Sam and Grace Wolgemuth
10th September 2001
Today, when I asked my wife what comes to her mind when she thinks of Sam and Grace Wolgemuth, she said, “Humility.” She had hit upon a key to their greatest legacy. I think of Dr. Sam as the father of the internationalisation movement within Youth for Christ. And to truly internationalise one must be humble enough to treat the poor with respect and listen to their aspirations. This Dr. Sam was eminently successful in doing.
Today there is a lot of talk about globalisation and internationalisation, but the violent protests against it that we are seeing show that many people in the Third World are not happy with this trend. They feel that the affluent west is thrusting economic and development policies upon them that they do not like but must accept if they are to get development aid. Many in poorer nations feel that we have entered a new era of colonialism where we are being subjected to economic domination by the affluent nations.

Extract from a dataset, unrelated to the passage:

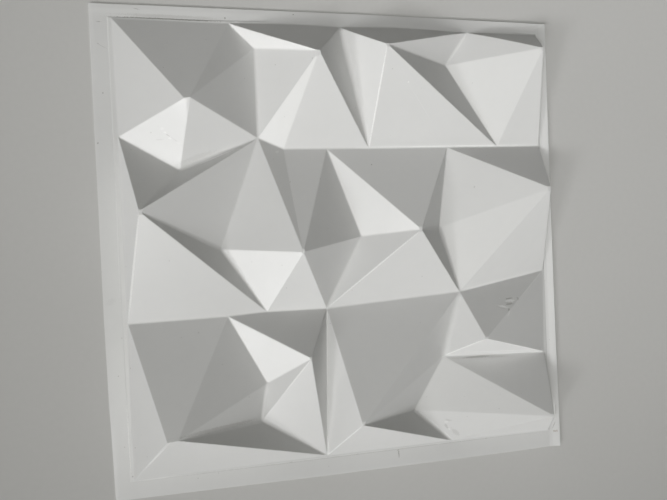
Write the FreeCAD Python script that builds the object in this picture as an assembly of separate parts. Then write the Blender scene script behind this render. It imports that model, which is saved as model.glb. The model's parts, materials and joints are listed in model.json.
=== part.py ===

Sam Wolgemuth was accustomed to listening to people of other nations and cultures. So he wanted an international structure that ensured that each entity could make an equally powerful contribution. The “experts” have found this structure difficult to fathom, for their models of “effective” multinational organisations are very different. This was a structure that allowed for equal participation; that ensured ownership by all sides. Those who are more accustomed to the paternalistic type of relationship between the rich and the poor have found had difficulty in understanding and working within this structure.
But for many from the developing nations of the world, YFC has been an organisation that they were proud to associate with. We feel an ownership in this movement. We want to contribute to it. We feel it gives due place to our aspirations.
When I started my tenure as Director of the Sri Lankan YFC program 1976, there was a general antipathy towards YFC International among our staff. Some YFCI representatives who had visited Sri Lanka did not exemplify the principles the staff valued. A few years later, Dr Sam and Auntie Grace (as we call her) came to Sri Lanka. Our people loved them! They had found two leaders about whom they could be proud. Gradually the attitude to the international movement also changed!
Auntie Grace has always lived up to her name. Grace must make us gracious, and this is what it did to her. I have spent many wonderful times in the Wolgemuth home, relishing the love and hospitality that she provided and recovering from the strenuous round of ministry that had usually preceded the visit to their home.
Sri Lanka YFC salutes the parents of our international movement and ethos.